Il vous apportent donc quelque chose ?

Mais oui, je suis en symbiose totale avec mes étudiants. La même exigence que j’ai avec eux, je l’ai pour moi en pensant à eux. On n’est plus seul pour faire son travail, on n’a plus le droit de faire n’importe quoi, on n’a plus le droit de trouver des astuces de discours et des prétextes de « fric ». On sait qu’une fois l’œuvre est construite toute l’histoire de sa construction n’a plus d’importance, même si le client a enlevé la moitié du budget sans qu’on ait rien pu faire. L’œuvre, elle, est construite et on n’est pas à côté de chacune des personnes qui viennent la voir pour lui expliquer : « Mais attention, là il manque quelque chose que je n’ai pas pu mettre ». Ce sont donc des rapports très étroits avec les étudiants, ce qui est épuisant ; pour les deux. Je suis obligé de m’intéresser à la connaissance de tous les proliférants5 même si je déteste les proliférants –parce qu’il faut que sur chaque manifestation architecturale j’aie un mot à dire, j’aie une explication à donner ; l’enseignant doit être un peu le réceptacle d’un maximum de connaissances… Donc, pour moi, la pédagogie est une affaire de responsabilités ; on s’assume en tant qu’enseignant et c’est ce qu’il y a de plus lourd à porter ; on ne peut plus dormir, on est obligé d’évaluer tout son temps.
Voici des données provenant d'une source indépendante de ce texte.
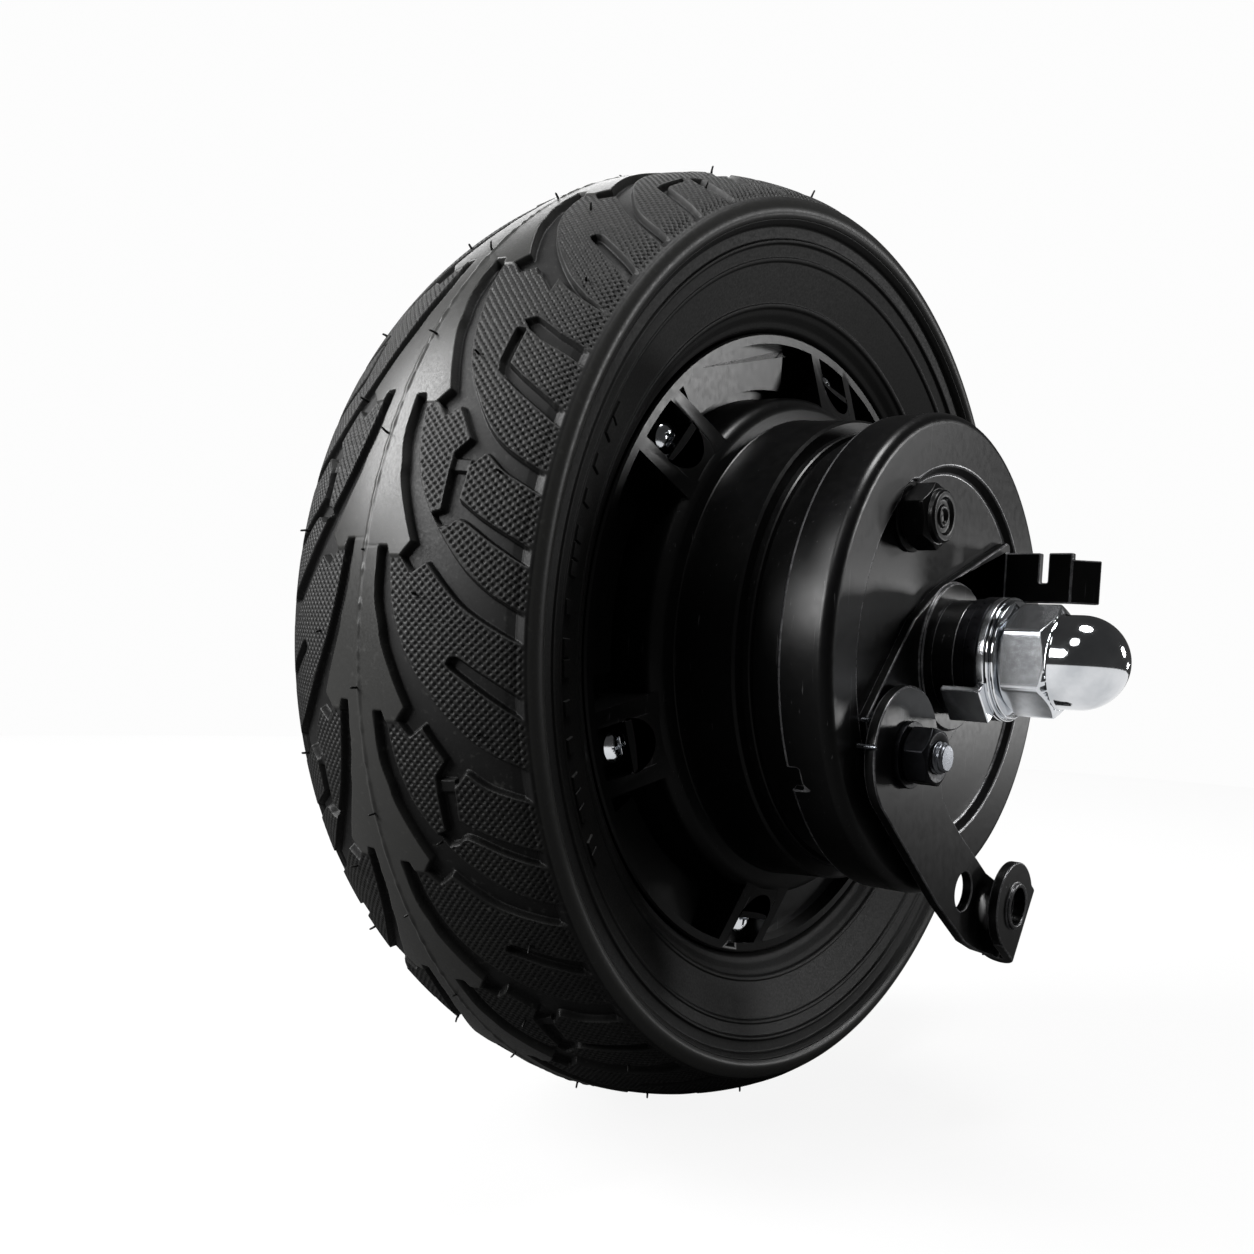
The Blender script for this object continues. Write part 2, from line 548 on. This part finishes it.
def makeTread():
    count = int(tyre["halfWidth"] / tyre["stepMm"])
    half = np.arange(0, count + 1) * tyre["halfWidth"] / count
    height, relief, smooth = treadRelief(half)
    shift = round(tyre["otherSideShift"] / 360 * tyre["columns"])
    both = [np.vstack([np.roll(x, -shift, axis=1)[:0:-1], x]) for x in (height, relief, smooth)]
    height, relief, smooth = both
    s = np.concatenate([-half[:0:-1], half])
    columns = tyre["columns"]
    phi = np.arange(columns) * 2 * math.pi / columns
    jag = np.interp(np.arange(columns), np.arange(0, columns, 5), rng.random(columns // 5), period=columns)
    (leastHigh, moreHigh), (leastWide, moreWide) = tyre["burrHeight"], tyre["burrWidth"]
    burr = np.exp(-(s[:, None] / (leastWide + moreWide * jag[None, :])) ** 2)
    height = height + burr * (leastHigh + moreHigh * jag[None, :])  # flash along the mould's parting line
    relief = relief * (1 - 0.75 * burr)
    line = crownPoint(s)
    slope = np.gradient(line, axis=0)
    normal = np.stack([slope[:, 1], -slope[:, 0]], 1) / np.linalg.norm(slope, axis=1)[:, None]
    r = line[:, 0:1] + normal[:, 0:1] * height
    h = line[:, 1:2] + normal[:, 1:2] * height
    points = np.stack([r * np.cos(phi), -h, r * np.sin(phi)], -1) * mm
    down = np.gradient(points, axis=0)
    across = (np.roll(points, -1, axis=1) - np.roll(points, 1, axis=1)) / 2
    facing = np.cross(across, down)
    facing /= np.linalg.norm(facing, axis=2, keepdims=True)
    outward = np.stack([np.cos(phi) * normal[:, 0:1], -normal[:, 1:2] + 0 * phi,
                        np.sin(phi) * normal[:, 0:1]], -1)
    facing *= np.sign((facing * outward).sum(2, keepdims=True))
    under = points - outward * tyre["skin"] * mm
    width, rows = columns // tyre["sectors"], len(s)
    spans = tyre["skinSpans"]
    for k in range(tyre["sectors"]):
        pick = np.arange(k * width, (k + 1) * width + 1) % columns
        n, every = len(pick), width // spans
        grid = np.arange(rows * n).reshape(rows, n)
        back = rows * n + np.arange(rows * (spans + 1)).reshape(rows, spans + 1)
        top = np.stack([grid[:-1, :-1], grid[:-1, 1:], grid[1:, 1:], grid[1:, :-1]], -1)
        bottom = np.stack([back[:-1, :-1], back[1:, :-1], back[1:, 1:], back[:-1, 1:]], -1)
        quads = top.reshape(-1, 4).tolist() + bottom.reshape(-1, 4).tolist()
        quads += np.stack([grid[1:, 0], back[1:, 0], back[:-1, 0], grid[:-1, 0]], -1).tolist()
        quads += np.stack([grid[:-1, -1], back[:-1, -1], back[1:, -1], grid[1:, -1]], -1).tolist()
        for j in range(spans):
            run = slice(j * every, (j + 1) * every + 1)
            quads.append([*grid[0, run][::-1].tolist(), back[0, j], back[0, j + 1]])
            quads.append([*grid[-1, run].tolist(), back[-1, j + 1], back[-1, j]])
        name = f"tyre_tread_{k + 1:02d}"
        hidden = pick[::every]
        verts = np.vstack([points[:, pick].reshape(-1, 3), under[:, hidden].reshape(-1, 3)])
        mesh = meshFrom(name, verts, quads)
        for label, field in (("relief", relief), ("smoothBand", smooth)):
            values = np.concatenate([field[:, pick].ravel(), np.zeros(back.size)]).astype(np.float32)
            mesh.attributes.new(label, "FLOAT", "POINT").data.foreach_set("value", values)
        normals = np.vstack([facing[:, pick].reshape(-1, 3), -outward[:, hidden].reshape(-1, 3)])
        mesh.polygons.foreach_set("use_smooth", np.ones(len(mesh.polygons), bool))
        mesh.normals_split_custom_set_from_vertices(normals)
        putOn(newObject(name, mesh), "wheel", "tyre", treadRubber, "tyre")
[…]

(Suivaient ici des réflexions non reproduites de Ciriani sur son travail et sur l’actualité architecturale)

Hors micro : Ciriani considère chaque étudiant comme une individualité, comme un individu à part entière, et essaie de faire ressentir à chacun d’entre eux qu’il est unique ; de plus, il estime qu’il faut rester au moins trois ans avec le même enseignant pour que l’enseignement soit profitable. Dans le principe la rotation entre les différents ateliers est cependant intéressante bien que pratiquement difficile à réaliser. Il faut noter l’indépendance des deux enseignants de l’atelier : MAROTI s’occupe des étudiants du premier cycle, CIRIANI dirige les 3ème, 4ème et 5ème niveaux, et ils se partagent tous deux les diplômes.


NOTES rajoutées pour le blog

1 Paul MAYMONT fut à la base de la création d’UP7 où il tenait un rôle prépondérant.
2 Olivier DUGAS était le neveu et l’assistant de Georges-Henri PINGUSSON, partis tous deux à Nanterre suite à leur différend avec MAYMONT.
3 Pour Henri TASTEMAIN consulter  http://archiwebture.citechaillot.fr/fonds/FRAPN02_TASHE

4 François HEBERT-STEVENS, à l’occasion associé à Paul MAYMONT, enseignait l’histoire de l’art et était chargé des principes pédagogiques que devaient suivre les chefs d’ateliers.
5 L’architecture dite proliférante prônait l’accumulation d’unités semblables permettant de s’agrandir au gré des évolutions futures.